И здесь читатель встречается нос к носу не с привычным посягательством на чужое имущество, а с какой-то катастрофой, которая тем грандиознее, чем невероятнее. Попробуй-ка угадай, сколько труда вложено в эту одежку! Вор лихо снял ее и, видимо, пропил или продал в ближайшие часы. И никогда не узнать этому вору, сколь дорогую вещь он содрал с плеч невзрачного человечка. Да и не с плеч даже, а самого сердца. Иной золотой портсигар по цене с такой шинелью рядом нельзя поставить, потому что он получен легко, без идеи и без душевных мук.
Пусть задумаются над этим воры и не воры. Для вора вещь—дешевая тряпка, а для человека, ими обиженного, в ней, возможно, помещается вся жизнь. В чашке, в книжке, в запонках, в фотоальбоме может поместиться вся жизнь человеческая. Это потому, что у каждой вещи (кроме тех, цены на которые определяются котировками рынка) есть еще своя внутренняя цена, и чтобы ее уразуметь, нужно думать, смотреть на мир и утирать слезы.
Акакий Акакиевич горя своего не перенес. Умер он, и промозглый чиновничий город спокойно сделал вид, что он и не знал о существовании этого маленького человека. Но душа его не просто была гонима вон из мира нестерпимой горечью обиды. По каким-то неведомым нам законам алхимического превращения чувств стал Башмачкин в мире теней мстителем и карателем.
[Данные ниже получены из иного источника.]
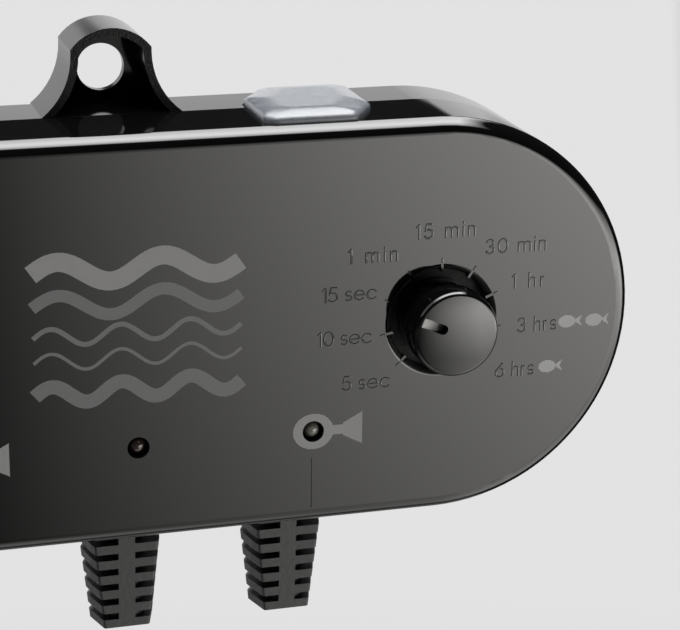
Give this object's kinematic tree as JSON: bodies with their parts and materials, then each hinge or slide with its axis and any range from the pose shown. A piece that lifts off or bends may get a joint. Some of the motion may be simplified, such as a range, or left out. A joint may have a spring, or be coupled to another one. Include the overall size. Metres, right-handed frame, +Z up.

Однако нужно сделать важное отступление — экскурс в науку... Объем движущегося тела по мере роста скорости движения уменьшается, поэтому пистолет стреляет маленькими пулями, а не корявыми булыжниками. Если же скорость движения тела стремится к скорости света, то объем движущегося тела стремится к нулю. И при чем здесь Башмачкин? А вы обождите. Есть объем у души человеческой или нет, про то в XXI веке трудно сказать. Об этом лучше нас мыслили средневековые ученые в коричневых грубых рясах и с лысинкой на голове. Допустим, у души есть объем. Почему не предположить, что, отделяясь от тела, душа человека (даже и Башмачкина) развивает скорость света и превращается в ноль? А потом превышает скорость света (мне почему-то кажется, что это именно так и происходит) и... переходит в царство теней и «перевертышей». Как бы выворачивается наизнанку.